_Do this_
Report, word for word, every line of the material that contains "objects".

>> begin Data segment

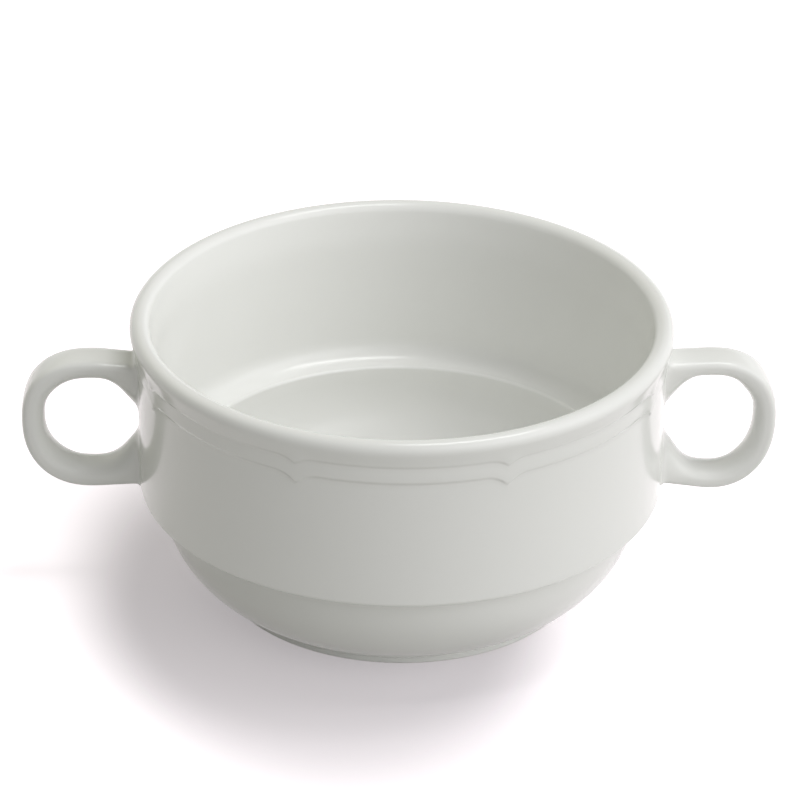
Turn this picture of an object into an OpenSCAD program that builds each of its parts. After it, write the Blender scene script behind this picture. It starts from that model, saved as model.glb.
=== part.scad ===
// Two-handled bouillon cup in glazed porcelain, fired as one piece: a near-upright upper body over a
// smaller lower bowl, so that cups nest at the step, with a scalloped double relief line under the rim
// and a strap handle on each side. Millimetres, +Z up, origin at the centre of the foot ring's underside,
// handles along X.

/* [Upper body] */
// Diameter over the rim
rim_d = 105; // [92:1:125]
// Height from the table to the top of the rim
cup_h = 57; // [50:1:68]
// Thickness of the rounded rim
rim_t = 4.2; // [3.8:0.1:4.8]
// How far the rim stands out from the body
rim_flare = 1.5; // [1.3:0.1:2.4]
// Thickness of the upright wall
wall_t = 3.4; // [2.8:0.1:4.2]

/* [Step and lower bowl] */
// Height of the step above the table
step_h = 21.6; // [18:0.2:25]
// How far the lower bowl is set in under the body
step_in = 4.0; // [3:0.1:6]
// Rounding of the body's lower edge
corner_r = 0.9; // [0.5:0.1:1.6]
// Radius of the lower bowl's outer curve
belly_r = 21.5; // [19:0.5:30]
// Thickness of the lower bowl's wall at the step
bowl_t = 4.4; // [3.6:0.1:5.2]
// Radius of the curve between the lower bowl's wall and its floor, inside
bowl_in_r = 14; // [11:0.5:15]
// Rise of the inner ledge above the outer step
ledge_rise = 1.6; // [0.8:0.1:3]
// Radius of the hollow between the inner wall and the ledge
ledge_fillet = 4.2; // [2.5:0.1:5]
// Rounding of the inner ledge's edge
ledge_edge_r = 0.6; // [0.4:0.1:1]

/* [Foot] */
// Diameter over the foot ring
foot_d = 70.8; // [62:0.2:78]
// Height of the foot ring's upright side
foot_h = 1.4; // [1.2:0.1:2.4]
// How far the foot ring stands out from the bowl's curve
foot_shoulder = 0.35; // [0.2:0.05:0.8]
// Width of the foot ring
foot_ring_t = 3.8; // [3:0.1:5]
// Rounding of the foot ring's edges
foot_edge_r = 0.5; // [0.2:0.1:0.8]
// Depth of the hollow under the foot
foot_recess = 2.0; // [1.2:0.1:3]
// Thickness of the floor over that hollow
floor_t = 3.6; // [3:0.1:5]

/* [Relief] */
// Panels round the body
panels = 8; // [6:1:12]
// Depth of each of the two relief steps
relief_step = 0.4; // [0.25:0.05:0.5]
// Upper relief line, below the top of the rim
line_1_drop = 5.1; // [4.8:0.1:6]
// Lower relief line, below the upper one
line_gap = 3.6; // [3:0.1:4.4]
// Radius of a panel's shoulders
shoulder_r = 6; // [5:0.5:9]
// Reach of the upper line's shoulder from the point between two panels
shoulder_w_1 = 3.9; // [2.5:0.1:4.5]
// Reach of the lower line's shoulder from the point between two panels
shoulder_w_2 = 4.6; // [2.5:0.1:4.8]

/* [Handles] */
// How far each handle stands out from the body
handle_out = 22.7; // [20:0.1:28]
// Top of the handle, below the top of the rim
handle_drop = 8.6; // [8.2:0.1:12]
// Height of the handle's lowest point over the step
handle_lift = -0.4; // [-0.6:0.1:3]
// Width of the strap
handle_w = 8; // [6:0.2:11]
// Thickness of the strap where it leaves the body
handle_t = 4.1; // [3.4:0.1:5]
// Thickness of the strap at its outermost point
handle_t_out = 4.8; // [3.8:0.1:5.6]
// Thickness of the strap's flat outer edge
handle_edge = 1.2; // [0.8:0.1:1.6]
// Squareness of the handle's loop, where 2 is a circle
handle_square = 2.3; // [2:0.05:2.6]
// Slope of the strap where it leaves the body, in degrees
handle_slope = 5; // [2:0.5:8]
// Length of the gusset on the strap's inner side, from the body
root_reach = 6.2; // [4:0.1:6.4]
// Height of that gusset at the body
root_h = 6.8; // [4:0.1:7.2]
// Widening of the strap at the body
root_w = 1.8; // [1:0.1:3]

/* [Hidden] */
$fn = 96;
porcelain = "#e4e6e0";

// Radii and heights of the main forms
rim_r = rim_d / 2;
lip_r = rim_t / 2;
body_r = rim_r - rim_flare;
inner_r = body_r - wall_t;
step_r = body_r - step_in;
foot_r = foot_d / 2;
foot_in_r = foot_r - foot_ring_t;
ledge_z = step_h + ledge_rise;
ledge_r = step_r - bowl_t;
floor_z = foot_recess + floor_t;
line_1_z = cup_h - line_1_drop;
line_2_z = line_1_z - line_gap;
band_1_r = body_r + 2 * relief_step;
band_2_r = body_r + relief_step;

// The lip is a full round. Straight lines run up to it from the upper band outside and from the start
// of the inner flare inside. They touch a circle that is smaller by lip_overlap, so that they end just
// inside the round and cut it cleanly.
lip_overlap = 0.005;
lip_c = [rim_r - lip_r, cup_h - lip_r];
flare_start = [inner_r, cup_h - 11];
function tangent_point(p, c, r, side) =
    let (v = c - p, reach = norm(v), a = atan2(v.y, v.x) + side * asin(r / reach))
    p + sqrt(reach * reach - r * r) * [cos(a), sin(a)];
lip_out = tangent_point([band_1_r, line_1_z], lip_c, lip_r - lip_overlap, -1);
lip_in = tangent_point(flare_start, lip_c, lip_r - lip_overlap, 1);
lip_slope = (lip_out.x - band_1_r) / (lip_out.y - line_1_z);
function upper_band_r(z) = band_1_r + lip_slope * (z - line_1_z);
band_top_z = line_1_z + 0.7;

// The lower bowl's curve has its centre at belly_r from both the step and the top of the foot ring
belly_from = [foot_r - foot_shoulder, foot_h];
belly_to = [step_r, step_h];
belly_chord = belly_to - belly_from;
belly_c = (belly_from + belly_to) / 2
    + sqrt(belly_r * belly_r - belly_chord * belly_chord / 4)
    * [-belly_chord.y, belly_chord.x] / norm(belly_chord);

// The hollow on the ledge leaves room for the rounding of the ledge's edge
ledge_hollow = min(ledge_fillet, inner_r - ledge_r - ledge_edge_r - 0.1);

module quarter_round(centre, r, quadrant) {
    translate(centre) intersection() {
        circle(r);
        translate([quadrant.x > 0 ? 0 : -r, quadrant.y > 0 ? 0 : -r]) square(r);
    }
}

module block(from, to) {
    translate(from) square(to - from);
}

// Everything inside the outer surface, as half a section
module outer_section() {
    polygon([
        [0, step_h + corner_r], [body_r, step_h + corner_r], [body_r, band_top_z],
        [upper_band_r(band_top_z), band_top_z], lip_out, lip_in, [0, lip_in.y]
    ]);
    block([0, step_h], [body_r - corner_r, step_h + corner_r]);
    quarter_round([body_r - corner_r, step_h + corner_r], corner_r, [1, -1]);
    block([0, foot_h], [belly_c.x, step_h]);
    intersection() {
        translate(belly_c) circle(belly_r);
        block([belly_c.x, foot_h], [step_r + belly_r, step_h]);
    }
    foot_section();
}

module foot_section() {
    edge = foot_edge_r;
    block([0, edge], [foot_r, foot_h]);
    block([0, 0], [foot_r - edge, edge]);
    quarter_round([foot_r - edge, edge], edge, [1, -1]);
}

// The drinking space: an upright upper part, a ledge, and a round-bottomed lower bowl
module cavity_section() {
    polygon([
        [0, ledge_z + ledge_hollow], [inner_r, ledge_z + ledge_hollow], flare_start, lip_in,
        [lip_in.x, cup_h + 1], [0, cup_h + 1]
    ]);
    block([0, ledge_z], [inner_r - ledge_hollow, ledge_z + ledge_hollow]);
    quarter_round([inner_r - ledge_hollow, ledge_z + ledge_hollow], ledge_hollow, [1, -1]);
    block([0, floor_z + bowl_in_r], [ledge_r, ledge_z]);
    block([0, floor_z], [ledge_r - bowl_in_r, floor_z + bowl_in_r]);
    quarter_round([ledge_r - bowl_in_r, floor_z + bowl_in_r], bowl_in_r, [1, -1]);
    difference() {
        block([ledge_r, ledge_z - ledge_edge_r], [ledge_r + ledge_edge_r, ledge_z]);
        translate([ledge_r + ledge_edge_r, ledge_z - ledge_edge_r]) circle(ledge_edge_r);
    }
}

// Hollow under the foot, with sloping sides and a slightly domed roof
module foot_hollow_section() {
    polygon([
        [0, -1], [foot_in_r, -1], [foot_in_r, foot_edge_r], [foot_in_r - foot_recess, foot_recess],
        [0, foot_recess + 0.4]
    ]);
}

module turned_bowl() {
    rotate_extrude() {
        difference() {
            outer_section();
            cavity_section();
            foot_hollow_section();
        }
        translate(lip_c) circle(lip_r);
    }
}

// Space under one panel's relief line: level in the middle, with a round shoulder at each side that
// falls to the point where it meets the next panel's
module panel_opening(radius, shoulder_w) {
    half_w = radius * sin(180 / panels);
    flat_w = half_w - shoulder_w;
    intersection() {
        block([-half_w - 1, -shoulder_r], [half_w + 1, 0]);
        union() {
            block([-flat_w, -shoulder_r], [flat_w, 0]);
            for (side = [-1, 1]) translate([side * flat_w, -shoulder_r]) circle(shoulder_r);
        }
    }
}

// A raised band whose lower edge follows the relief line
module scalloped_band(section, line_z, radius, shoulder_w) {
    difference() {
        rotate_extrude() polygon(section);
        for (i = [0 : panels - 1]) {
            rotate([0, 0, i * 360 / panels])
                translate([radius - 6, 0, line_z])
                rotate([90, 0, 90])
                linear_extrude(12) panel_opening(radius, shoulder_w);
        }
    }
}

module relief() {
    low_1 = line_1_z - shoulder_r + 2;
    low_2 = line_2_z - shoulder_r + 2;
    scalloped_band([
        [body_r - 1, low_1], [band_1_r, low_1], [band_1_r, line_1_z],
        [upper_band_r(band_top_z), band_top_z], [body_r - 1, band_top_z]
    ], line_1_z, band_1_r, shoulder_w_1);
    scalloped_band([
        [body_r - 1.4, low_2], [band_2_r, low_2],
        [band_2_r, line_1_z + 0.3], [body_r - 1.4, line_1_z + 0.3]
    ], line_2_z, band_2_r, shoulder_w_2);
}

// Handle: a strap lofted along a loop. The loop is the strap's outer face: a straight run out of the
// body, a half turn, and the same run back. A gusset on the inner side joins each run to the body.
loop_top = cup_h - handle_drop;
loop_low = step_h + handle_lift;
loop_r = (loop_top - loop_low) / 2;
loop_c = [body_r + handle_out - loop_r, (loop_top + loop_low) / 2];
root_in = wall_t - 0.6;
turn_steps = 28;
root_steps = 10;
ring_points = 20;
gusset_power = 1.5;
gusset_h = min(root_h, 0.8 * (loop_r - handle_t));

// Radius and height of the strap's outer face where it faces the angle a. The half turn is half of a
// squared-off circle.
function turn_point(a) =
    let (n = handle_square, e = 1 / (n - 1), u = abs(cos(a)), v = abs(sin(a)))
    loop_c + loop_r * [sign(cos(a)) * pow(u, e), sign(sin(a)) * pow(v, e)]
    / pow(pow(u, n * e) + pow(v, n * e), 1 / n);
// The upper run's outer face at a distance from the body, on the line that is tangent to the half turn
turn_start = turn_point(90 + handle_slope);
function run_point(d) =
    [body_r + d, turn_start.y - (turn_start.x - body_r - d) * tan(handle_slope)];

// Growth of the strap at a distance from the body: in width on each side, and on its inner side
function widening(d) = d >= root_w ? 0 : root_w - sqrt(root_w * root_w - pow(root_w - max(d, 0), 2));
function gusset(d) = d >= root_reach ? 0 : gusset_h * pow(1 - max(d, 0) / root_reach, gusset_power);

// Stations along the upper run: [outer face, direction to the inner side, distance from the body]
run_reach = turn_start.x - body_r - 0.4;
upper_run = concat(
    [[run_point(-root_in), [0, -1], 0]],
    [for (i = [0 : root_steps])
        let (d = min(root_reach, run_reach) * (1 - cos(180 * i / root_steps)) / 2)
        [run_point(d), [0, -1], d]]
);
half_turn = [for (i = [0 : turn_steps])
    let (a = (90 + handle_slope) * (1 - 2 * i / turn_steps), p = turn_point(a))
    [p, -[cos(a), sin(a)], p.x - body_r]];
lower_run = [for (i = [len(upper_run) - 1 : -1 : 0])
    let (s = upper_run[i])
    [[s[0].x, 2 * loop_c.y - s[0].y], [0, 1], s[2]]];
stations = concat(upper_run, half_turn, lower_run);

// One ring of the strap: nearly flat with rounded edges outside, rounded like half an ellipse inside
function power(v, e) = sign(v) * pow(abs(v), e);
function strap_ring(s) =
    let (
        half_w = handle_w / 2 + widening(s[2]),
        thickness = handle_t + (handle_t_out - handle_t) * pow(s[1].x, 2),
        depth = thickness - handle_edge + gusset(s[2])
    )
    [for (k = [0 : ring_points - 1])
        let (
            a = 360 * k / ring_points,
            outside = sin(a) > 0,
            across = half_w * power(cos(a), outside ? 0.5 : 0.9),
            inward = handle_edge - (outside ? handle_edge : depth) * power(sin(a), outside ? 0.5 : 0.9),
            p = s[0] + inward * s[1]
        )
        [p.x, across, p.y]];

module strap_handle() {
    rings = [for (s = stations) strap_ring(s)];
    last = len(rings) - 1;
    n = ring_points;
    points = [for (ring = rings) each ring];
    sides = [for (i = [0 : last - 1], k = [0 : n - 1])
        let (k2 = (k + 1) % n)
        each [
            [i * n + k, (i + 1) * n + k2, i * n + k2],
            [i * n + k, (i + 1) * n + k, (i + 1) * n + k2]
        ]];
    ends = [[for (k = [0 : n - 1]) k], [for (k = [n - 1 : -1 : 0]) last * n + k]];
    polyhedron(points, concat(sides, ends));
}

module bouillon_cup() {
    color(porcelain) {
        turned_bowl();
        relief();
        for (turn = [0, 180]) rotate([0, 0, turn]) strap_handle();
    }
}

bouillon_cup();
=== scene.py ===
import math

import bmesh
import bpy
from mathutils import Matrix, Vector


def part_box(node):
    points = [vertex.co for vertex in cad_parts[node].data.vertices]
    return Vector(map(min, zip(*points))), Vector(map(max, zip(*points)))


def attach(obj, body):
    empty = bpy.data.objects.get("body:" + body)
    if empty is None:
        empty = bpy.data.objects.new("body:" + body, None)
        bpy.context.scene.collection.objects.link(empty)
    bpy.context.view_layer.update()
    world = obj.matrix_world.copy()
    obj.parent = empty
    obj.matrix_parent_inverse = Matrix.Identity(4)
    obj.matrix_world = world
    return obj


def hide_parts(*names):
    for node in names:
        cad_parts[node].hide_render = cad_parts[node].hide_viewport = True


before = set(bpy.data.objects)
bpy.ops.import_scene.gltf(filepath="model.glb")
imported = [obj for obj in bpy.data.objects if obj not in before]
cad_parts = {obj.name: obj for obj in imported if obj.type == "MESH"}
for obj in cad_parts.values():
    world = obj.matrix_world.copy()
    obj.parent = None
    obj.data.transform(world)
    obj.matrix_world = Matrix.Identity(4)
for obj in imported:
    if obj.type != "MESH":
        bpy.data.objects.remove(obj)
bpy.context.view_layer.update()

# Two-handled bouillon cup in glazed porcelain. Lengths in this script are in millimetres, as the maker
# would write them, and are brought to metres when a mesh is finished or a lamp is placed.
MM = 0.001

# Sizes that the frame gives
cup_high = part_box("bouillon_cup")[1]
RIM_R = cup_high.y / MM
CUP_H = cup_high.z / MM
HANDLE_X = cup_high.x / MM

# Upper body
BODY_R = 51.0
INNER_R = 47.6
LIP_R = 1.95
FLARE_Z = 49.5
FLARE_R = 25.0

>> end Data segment

_Problem solution_
    empty = bpy.data.objects.get("body:" + body)
        empty = bpy.data.objects.new("body:" + body, None)
        bpy.context.scene.collection.objects.link(empty)
before = set(bpy.data.objects)
imported = [obj for obj in bpy.data.objects if obj not in before]
        bpy.data.objects.remove(obj)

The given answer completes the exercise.